If you love locally run Gemini, this model is for you. Otherwise, don't bother, and go for the actual Gemini, since that one is smarter and has a better context (this one is barely usable on 64k). Hybrid thinking is never a good idea, as we've seen in Qwen3's example. Keep in mind, I tested the model in role-playing/creative writing scenarios. It might do better at coding.
To devs, don't mind my harsh review, I have very high expectations. The gooner crowd is very tough to please. Keep up the good work and cheers.
Lol, tru. GLM-4.5 performs better at coding and agentic capabilixties. But with such a cost of API, what can I say? Not bad.
tru,lol
Trying to use this for RP/writing on OpenRouter.

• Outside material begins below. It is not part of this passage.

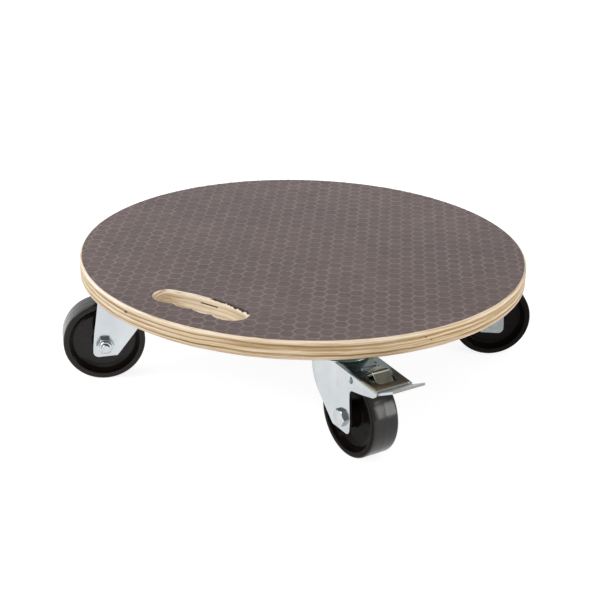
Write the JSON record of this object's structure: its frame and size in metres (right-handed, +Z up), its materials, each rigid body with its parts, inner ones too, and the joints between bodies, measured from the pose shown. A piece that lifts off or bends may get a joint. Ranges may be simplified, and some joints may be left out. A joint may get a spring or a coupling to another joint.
{
  "type": "furniture dolly",
  "caption": "Round plywood furniture dolly with textured film faces, a scalloped hand hole and swivel casters with plastic wheels, some with foot brakes.",
  "frame": {"origin": "on the floor under the centre of the round deck", "axes": "+Z up out of the load surface, -Y towards the hand hole, +X to the right seen from the hand hole"},
  "size_m": [0.42, 0.42, 0.116],
  "materials": {
    "birch_plywood": "bare sanded",
    "phenolic_film": "satin",
    "zinc_steel": "bright zinc plated",
    "brake_steel": "zinc plated",
    "spring_steel": "zinc plated spring steel",
    "bearing_steel": "polished",
    "fastener_steel": "zinc plated",
    "black_plastic": "moulded gloss"
  },
  "bodies": {
    "deck": {"deck_core": "birch_plywood", "deck_film_top": "phenolic_film", "deck_film_bottom": "phenolic_film", "top_plate_fl": "zinc_steel", "mounting_screws_fl": "fastener_steel", "kingpin_fl": "zinc_steel", "lower_race_fl": "zinc_steel", "top_plate_fr": "zinc_steel", "mounting_screws_fr": "fastener_steel", "kingpin_fr": "zinc_steel", "lower_race_fr": "zinc_steel", "top_plate_rr": "zinc_steel", "mounting_screws_rr": "fastener_steel", "kingpin_rr": "zinc_steel", "lower_race_rr": "zinc_steel", "top_plate_rl": "zinc_steel", "mounting_screws_rl": "fastener_steel", "kingpin_rl": "zinc_steel", "lower_race_rl": "zinc_steel"},
    "balls_fl": {"upper_balls_fl": "bearing_steel", "lower_balls_fl": "bearing_steel"},
    "swivel_fl": {"fork_fl": "zinc_steel", "axle_bolt_fl": "fastener_steel", "axle_nut_fl": "fastener_steel", "axle_tube_fl": "fastener_steel", "axle_washers_fl": "fastener_steel"},
    "roller_fl": {"wheel_fl": "black_plastic"},
    "balls_fr": {"upper_balls_fr": "bearing_steel", "lower_balls_fr": "bearing_steel"},
    "swivel_fr": {"fork_fr": "zinc_steel", "axle_bolt_fr": "fastener_steel", "axle_nut_fr": "fastener_steel", "axle_tube_fr": "fastener_steel", "axle_washers_fr": "fastener_steel", "brake_pin_fr": "fastener_steel"},
    "roller_fr": {"wheel_fr": "black_plastic"},
    "brake_fr": {"brake_pedal_fr": "brake_steel", "brake_spring_fr": "spring_steel"},
    "balls_rr": {"upper_balls_rr": "bearing_steel", "lower_balls_rr": "bearing_steel"},
    "swivel_rr": {"fork_rr": "zinc_steel", "axle_bolt_rr": "fastener_steel", "axle_nut_rr": "fastener_steel", "axle_tube_rr": "fastener_steel", "axle_washers_rr": "fastener_steel"},
    "roller_rr": {"wheel_rr": "black_plastic"},
    "balls_rl": {"upper_balls_rl": "bearing_steel", "lower_balls_rl": "bearing_steel"},
    "swivel_rl": {"fork_rl": "zinc_steel", "axle_bolt_rl": "fastener_steel", "axle_nut_rl": "fastener_steel", "axle_tube_rl": "fastener_steel", "axle_washers_rl": "fastener_steel", "brake_pin_rl": "fastener_steel"},
    "roller_rl": {"wheel_rl": "black_plastic"},
    "brake_rl": {"brake_pedal_rl": "brake_steel", "brake_spring_rl": "spring_steel"}
  },
  "joints": [
    {"name": "swivel_turn_fl", "type": "hinge", "parent": "deck", "child": "swivel_fl", "pos_m": [-0.11384, -0.11384, 0.086], "axis": [0, 0, 1], "continuous": true},
    {"name": "ball_orbit_fl", "type": "hinge", "parent": "deck", "child": "balls_fl", "pos_m": [-0.11384, -0.11384, 0.09025], "axis": [0, 0, 1], "continuous": true},
    {"name": "wheel_spin_fl", "type": "hinge", "parent": "swivel_fl", "child": "roller_fl", "pos_m": [-0.13515, -0.13425, 0.03825], "axis": [0.6916, -0.7222, 0], "continuous": true},
    {"name": "swivel_turn_fr", "type": "hinge", "parent": "deck", "child": "swivel_fr", "pos_m": [0.11384, -0.11384, 0.086], "axis": [0, 0, 1], "continuous": true},
    {"name": "ball_orbit_fr", "type": "hinge", "parent": "deck", "child": "balls_fr", "pos_m": [0.11384, -0.11384, 0.09025], "axis": [0, 0, 1], "continuous": true},
    {"name": "wheel_spin_fr", "type": "hinge", "parent": "swivel_fr", "child": "roller_fr", "pos_m": [0.1409, -0.1256, 0.03825], "axis": [0.3986, 0.9171, 0], "continuous": true},
    {"name": "brake_press_fr", "type": "hinge", "parent": "swivel_fr", "child": "brake_fr", "pos_m": [0.15099, -0.12999, 0.0776], "axis": [0.3986, 0.9171, 0], "range_deg": [0, 9]},
    {"name": "swivel_turn_rr", "type": "hinge", "parent": "deck", "child": "swivel_rr", "pos_m": [0.11384, 0.11384, 0.086], "axis": [0, 0, 1], "continuous": true},
    {"name": "ball_orbit_rr", "type": "hinge", "parent": "deck", "child": "balls_rr", "pos_m": [0.11384, 0.11384, 0.09025], "axis": [0, 0, 1], "continuous": true},
    {"name": "wheel_spin_rr", "type": "hinge", "parent": "swivel_rr", "child": "roller_rr", "pos_m": [0.13774, 0.13114, 0.03825], "axis": [-0.5862, 0.8101, 0], "continuous": true},
    {"name": "swivel_turn_rl", "type": "hinge", "parent": "deck", "child": "swivel_rl", "pos_m": [-0.11384, 0.11384, 0.086], "axis": [0, 0, 1], "continuous": true},
    {"name": "ball_orbit_rl", "type": "hinge", "parent": "deck", "child": "balls_rl", "pos_m": [-0.11384, 0.11384, 0.09025], "axis": [0, 0, 1], "continuous": true},
    {"name": "wheel_spin_rl", "type": "hinge", "parent": "swivel_rl", "child": "roller_rl", "pos_m": [-0.14091, 0.12558, 0.03825], "axis": [-0.3978, -0.9175, 0], "continuous": true},
    {"name": "brake_press_rl", "type": "hinge", "parent": "swivel_rl", "child": "brake_rl", "pos_m": [-0.151, 0.12995, 0.0776], "axis": [-0.3978, -0.9175, 0], "range_deg": [0, 9]}
  ],
  "couplings": [
    {"joint": "ball_orbit_fl", "follows": "swivel_turn_fl", "ratio": 0.5},
    {"joint": "ball_orbit_fr", "follows": "swivel_turn_fr", "ratio": 0.5},
    {"joint": "ball_orbit_rr", "follows": "swivel_turn_rr", "ratio": 0.5},
    {"joint": "ball_orbit_rl", "follows": "swivel_turn_rl", "ratio": 0.5}
  ]
}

It's available on NanoGPT, but seems to still be set to placeholder pricing (ie. $200.00 input rate, lol). (Edit: It's no longer on placeholder pricing and is now priced at $0.20 input).
So I do like how it's very cheap pricing. Even at filled 24k ctx it only uses $0.015 per inference. Gemini-2.5 is free tho, and free beats cheap, so I still give the nod to Gemini-2.5-Pro.
I noticed Chat Completion caused group chat chars to speak as each other in other char messages. Text Completion seems to fix this.
It's also slower than Gemini-2.5-Pro, and I know it's unfair to compare GLM-4.5 via OpenRouter to Google's main servers, but it is what it is. It's also possible OpenRouter is getting slammed as I randomly get "too many request" error messages, so hopefully the situation improves.
I'm going to hold off reviewing the writing until I see more as OpenRouter is just way too slow or unresponsive with it atm.